Bassi ha fatto un lavorone per un beat opaco, in piena concezione dell’unione di stile dei due rapper. Ma soprattutto il beat non ha nulla da invidiare a nessuna produzione di Tana Talk 4 (ultimo album di Benny the Butcher), anzi potrebbe essere benissimo una strumentale di quel disco, facendosi spazio tra le altre. Questo ha portato Benny a fare una strofa vera, di livello, d’impegno, che coronata assieme allo street rap eseguito al top di Guè, crea una delle collaborazioni internazionali musicalmente più memorabili dell’hip hop italiano.

Capa Tosta 

Il disco si chiude con Capa Tosta, brano che strizza l’occhio al sound newyorkese, dove Guè esplora il suo lato più romantico.
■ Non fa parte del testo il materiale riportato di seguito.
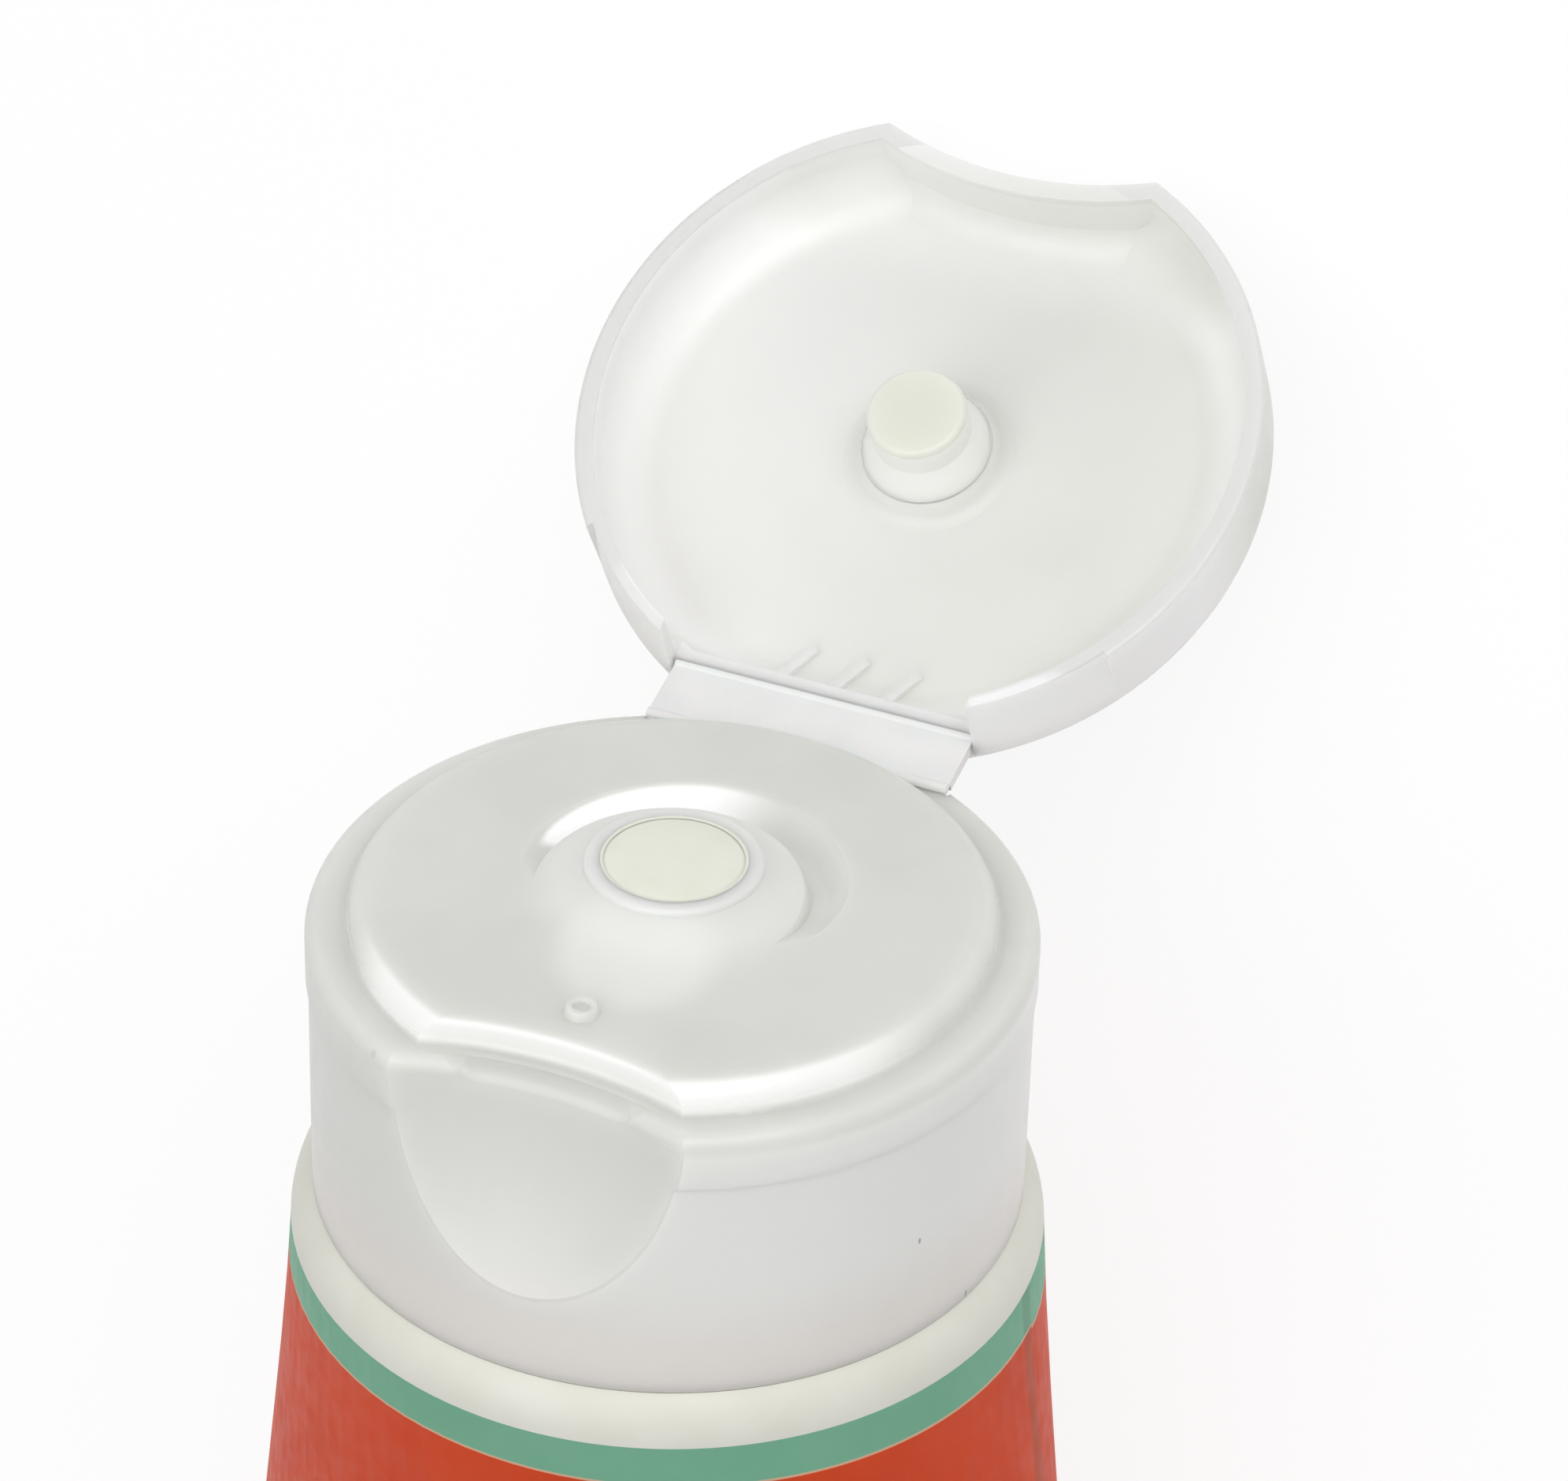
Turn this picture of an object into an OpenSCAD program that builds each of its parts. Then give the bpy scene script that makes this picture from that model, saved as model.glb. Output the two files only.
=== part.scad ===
// Squeeze tube with a flip-top cap, lying on its back with the lid open.
// Every piece is drawn in the tube's own frame: Z runs along the tube towards the cap, with zero
// at the ledge where the lid seats, +Y is the hinge side and -Y the thumb side.
// lay_down() then turns the whole tube onto the crimp and the open lid.

/* [Sleeve] */
// Outer radius of the sleeve's round end
tube_r = 17.5; // [15:0.5:21]
// Length of the sleeve from the shoulder to the end of the crimp
sleeve_len = 100; // [80:1:130]
// Thickness of the laminate
sleeve_wall = 0.5; // [0.3:0.05:0.7]
// Length of the flat welded crimp
crimp_len = 8; // [5:0.5:12]
// How full the body is, where 1 is a straight taper from the round end to the crimp
belly = 1.2; // [1:0.05:1.5]

/* [Head] */
// Radius of the rounded shoulder edge
shoulder_round = 3; // [2.5:0.1:3.4]
// Depth of the sleeve's upper edge below the cap's lower edge
shoulder_h = 2.4; // [2:0.1:2.4]
// Wall of the shoulder
head_wall = 1.2; // [0.8:0.1:1.5]
// Length of the head's collar inside the sleeve
head_seat = 3.5; // [2:0.5:6]
// Outer radius of the neck
neck_r = 6.5; // [6:0.1:7]
// Wall of the neck
neck_wall = 1.6; // [1.2:0.1:2]
// Radius of the snap bead round the neck
bead_r = 0.5; // [0.3:0.05:0.6]
// Depth of the snap bead below the ledge
bead_depth = 7; // [5:0.5:8]

/* [Cap base] */
// How far the cap stands inside the sleeve's outline
cap_inset = 0.9; // [0.5:0.1:1.2]
// Height of the cap base from its lower edge to the ledge
cap_h = 14.1; // [13:0.1:17]
// Wall of the skirt
cap_wall = 1.2; // [0.9:0.1:1.5]
// Height of the slightly wider band under the ledge
band_h = 2.7; // [2:0.1:3.5]
// How far that band stands out from the skirt
band_step = 0.12; // [0.05:0.01:0.25]
// Width of the ledge that the lid's rim seats on
ledge_w = 1.9; // [1.6:0.1:2.3]
// Rounding of the ledge's outer edge
ledge_round = 0.7; // [0.4:0.1:0.9]
// Height of the deck above the ledge
deck_rise = 1.35; // [1.1:0.05:1.6]
// Rounding of the deck's edge
deck_round = 1.25; // [0.8:0.05:1.3]
// Rounding of the deck's edge over the scoop
front_round = 0.4; // [0.2:0.05:0.5]
// Hollow rounding where the deck rises from the ledge
deck_cove = 0.4; // [0.2:0.05:0.45]
// Thickness of the deck at its lowest point
deck_wall = 1.1; // [0.8:0.1:1.4]
// Wall of the collar that grips the neck
collar_wall = 1.2; // [0.9:0.1:1.5]
// Length of the collar below the deck
collar_len = 9.5; // [8.5:0.5:10.5]

/* [Spout] */
// Outer radius of the spout's lip
spout_r = 4.1; // [3.9:0.1:4.5]
// Height of the lip above the deck
spout_rise = 1.8; // [1.5:0.05:1.9]
// Radius of the spout's flared mouth
mouth_r = 3.35; // [3.2:0.05:3.5]
// Radius of the bore under the mouth
bore_r = 2.75; // [2.4:0.05:2.9]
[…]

Il pezzo figura la collaborazione con la nuova uscita discografica Napoleone, cantautore salernitano, che esegue ritornello e outro, fondendo R&B e canzone napoletana:

Santa Maria, come baci bene
Sotto ‘a stu cielo ‘e stelle
Nun succede ca nun succede,
Ma io so capa tosta

La collaborazione ricorda parallelismi americani come Puff Daddy e Usher in I Need a Girl, oppure Twista e Chris Brown in Make a Movie, per una formula musicale stra-usata negli USA, che in Italia è presente solo a strascichi. La combo è senza dubbio trionfante, con Guè che flette il suo flow con spaventosa naturalezza e Napoleone che si esibisce confidentemente in un ritornello abbastanza impegnativo. Una cosa, però, suscita particolare curiosità. Il timbro di voce, lo stile di canto R&B, l’unione di frasi napoletane e inglesi: sono tutte cose in cui, questa nuova uscita Napoleone, è incredibilmente simile al cantante di identità anonima Liberato. Le opzioni sono due: o dietro a Liberato si cela l’identità di Napoleone, o quest’ultimo si è impegnato parecchio per fare un’imitazione alla Tale & quale show del più famoso artista.

Guè Bassi Maestro Madreperla

In conclusione, Madreperla si certifica immediatamente come una delle uscite più importanti del rap italiano degli ultimi anni, arrivando ad essere considerato da una buona fetta del pubblico, già a pochi giorni dall’uscita, come l’album migliore pubblicato durante la carriera solista del Guercio.

In questo risultato è stato imprescindibile il lavoro di Bassi, che ha dato all’album quello che potrebbe essere discusso tra i tappeti musicali migliori del rap nostrano.

Guè ha detto che Madreperla è il disco che ha sempre voluto fare, che con la sua creazione si è trasformato in un sogno realizzato. Sotto questa prospettiva i desideri del pubblico e dell’artista si sono incontrati nella realtà con Madreperla.